The Revenue Laws Amendment Act of 2025 resolves this issue by expressly allowing funds to apply either of the following valuation dates:

  • the member’s vested component value on 31 August 2024; or
  • the value as at the last day of the month in which the opt-in election was made,

provided the approach applied is set out in the fund’s rules and was communicated to members.

This confirms that different funds may legitimately use different valuation dates, depending on their approved rules.

Additional technical clarifications in the 2025 Act

The 2025 Act also introduced several further clarifications to support consistent implementation of the two-pot system.

Maintenance order deductions

Deductions made in terms of section 37D of the Pension Funds Act must be applied proportionately across the vested, savings, and retirement components. The 2025 Act corrects the omission of maintenance orders from the original two-pot legislation.

Savings component at retirement or death

The Act clarifies that:

  • at retirement, members may elect to take any portion of the savings component as a retirement-benefit lump sum, with any remaining amount applied towards the purchase of an annuity; and
  • on death, the savings component may be paid to nominees or dependants as a lump-sum death benefit.

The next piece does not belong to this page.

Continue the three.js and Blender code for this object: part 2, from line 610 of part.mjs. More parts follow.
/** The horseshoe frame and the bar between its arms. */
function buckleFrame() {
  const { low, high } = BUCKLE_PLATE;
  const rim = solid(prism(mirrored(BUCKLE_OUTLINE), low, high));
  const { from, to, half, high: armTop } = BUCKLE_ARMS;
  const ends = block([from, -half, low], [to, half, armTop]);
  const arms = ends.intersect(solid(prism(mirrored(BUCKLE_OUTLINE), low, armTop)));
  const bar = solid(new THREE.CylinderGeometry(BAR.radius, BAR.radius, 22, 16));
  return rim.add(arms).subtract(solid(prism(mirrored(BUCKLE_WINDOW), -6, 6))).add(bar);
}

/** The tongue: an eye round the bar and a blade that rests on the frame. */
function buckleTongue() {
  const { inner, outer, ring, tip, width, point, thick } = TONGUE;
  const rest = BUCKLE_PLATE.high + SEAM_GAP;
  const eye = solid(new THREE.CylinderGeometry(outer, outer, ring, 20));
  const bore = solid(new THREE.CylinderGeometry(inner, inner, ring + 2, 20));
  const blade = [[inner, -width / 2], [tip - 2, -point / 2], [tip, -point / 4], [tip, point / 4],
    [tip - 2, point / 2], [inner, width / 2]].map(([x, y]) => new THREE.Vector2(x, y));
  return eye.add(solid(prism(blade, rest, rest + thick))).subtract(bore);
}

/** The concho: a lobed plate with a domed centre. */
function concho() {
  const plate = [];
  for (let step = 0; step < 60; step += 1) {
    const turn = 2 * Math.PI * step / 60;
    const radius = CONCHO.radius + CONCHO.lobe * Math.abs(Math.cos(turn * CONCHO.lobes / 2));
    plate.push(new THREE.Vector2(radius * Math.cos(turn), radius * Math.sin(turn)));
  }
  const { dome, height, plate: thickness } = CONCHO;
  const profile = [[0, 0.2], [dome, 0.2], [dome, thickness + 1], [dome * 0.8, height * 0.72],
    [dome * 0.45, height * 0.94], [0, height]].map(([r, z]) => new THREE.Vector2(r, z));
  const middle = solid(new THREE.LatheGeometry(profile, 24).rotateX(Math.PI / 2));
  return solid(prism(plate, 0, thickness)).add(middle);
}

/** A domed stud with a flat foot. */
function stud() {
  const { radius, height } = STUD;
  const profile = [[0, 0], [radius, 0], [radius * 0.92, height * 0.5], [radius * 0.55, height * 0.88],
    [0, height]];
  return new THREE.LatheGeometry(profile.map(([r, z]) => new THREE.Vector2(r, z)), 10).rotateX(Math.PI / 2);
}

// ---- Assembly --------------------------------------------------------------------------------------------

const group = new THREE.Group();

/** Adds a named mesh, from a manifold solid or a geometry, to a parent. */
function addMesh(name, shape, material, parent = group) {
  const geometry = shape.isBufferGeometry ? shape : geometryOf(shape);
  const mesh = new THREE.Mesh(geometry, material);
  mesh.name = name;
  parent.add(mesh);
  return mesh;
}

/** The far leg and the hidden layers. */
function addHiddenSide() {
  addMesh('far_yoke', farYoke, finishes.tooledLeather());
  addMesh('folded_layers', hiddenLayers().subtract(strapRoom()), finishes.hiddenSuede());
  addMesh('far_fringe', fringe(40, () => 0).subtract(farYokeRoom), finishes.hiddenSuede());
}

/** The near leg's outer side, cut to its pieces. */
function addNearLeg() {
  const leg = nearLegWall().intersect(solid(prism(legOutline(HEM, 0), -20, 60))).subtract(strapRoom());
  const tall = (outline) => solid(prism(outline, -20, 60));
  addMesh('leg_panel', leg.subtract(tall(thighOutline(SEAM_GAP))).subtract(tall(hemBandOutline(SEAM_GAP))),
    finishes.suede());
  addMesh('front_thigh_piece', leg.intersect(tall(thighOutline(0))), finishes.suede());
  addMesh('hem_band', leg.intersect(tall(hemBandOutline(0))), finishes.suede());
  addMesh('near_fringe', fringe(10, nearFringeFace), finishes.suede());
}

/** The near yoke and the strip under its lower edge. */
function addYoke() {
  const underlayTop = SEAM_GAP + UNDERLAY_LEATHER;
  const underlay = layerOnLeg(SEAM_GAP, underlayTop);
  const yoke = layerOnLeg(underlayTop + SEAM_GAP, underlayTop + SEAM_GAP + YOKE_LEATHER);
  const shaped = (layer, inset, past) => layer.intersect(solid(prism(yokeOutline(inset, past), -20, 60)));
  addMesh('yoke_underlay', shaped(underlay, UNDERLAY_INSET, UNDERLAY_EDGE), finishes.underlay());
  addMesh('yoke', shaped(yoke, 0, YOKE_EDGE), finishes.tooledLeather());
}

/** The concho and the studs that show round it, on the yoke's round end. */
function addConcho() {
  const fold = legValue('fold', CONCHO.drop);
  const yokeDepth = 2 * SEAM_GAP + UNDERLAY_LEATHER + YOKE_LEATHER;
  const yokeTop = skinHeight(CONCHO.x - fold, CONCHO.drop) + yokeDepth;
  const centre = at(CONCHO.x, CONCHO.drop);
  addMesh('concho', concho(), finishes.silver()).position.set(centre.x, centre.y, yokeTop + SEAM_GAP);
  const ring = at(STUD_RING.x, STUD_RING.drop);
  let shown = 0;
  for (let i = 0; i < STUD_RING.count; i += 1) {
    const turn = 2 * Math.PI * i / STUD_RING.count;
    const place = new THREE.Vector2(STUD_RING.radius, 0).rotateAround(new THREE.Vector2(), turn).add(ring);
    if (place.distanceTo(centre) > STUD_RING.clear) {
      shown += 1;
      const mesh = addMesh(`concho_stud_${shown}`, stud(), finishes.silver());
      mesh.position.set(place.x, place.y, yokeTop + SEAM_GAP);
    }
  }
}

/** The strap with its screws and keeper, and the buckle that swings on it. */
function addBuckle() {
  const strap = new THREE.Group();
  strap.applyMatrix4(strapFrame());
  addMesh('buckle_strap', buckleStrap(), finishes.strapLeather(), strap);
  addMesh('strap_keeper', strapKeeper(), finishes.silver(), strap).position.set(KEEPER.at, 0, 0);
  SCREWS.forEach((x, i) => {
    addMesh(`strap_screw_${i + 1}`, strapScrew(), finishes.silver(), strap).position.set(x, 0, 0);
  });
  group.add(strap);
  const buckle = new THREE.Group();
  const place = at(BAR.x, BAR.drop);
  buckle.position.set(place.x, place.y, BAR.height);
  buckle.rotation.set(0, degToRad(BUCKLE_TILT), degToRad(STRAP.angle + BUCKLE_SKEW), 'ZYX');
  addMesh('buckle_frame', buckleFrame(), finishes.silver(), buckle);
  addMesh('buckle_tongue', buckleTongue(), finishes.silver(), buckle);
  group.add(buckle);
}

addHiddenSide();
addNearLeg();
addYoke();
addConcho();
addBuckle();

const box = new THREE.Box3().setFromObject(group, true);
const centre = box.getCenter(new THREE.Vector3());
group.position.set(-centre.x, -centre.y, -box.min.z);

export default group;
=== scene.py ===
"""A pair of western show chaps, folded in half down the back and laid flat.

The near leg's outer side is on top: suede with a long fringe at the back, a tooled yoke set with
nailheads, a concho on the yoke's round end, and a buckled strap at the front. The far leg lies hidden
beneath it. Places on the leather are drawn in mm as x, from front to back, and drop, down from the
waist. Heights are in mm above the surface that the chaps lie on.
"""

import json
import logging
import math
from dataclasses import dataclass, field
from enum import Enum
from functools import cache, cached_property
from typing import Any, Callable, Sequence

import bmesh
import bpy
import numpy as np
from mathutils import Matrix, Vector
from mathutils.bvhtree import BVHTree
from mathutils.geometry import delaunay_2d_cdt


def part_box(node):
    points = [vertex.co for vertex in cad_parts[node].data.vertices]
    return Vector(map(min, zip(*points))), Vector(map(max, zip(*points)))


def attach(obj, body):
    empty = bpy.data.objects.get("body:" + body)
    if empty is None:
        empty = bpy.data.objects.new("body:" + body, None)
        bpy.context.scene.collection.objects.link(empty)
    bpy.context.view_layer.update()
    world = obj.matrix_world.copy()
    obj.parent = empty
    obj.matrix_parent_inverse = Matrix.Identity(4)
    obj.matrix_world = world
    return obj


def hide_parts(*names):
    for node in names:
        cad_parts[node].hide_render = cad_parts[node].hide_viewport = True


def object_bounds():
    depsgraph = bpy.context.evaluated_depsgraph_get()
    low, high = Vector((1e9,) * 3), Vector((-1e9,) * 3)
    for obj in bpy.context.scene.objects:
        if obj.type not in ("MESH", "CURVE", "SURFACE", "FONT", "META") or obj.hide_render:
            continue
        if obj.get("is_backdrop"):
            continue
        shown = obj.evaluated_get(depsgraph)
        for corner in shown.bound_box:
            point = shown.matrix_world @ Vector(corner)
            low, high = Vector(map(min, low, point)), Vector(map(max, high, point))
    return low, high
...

Retirement annuity fund rules

For RA funds, the Act refines the rules relating to commutation and annuitisation of the vested component, including limits on lump-sum payments where prescribed thresholds are exceeded.

Transfers between funds

The Act enhances portability by allowing transfers into the retirement component from the savings or vested components of other funds, facilitating consolidation across pension, pension preservation, provident, provident preservation, and RA funds under the two-pot regime.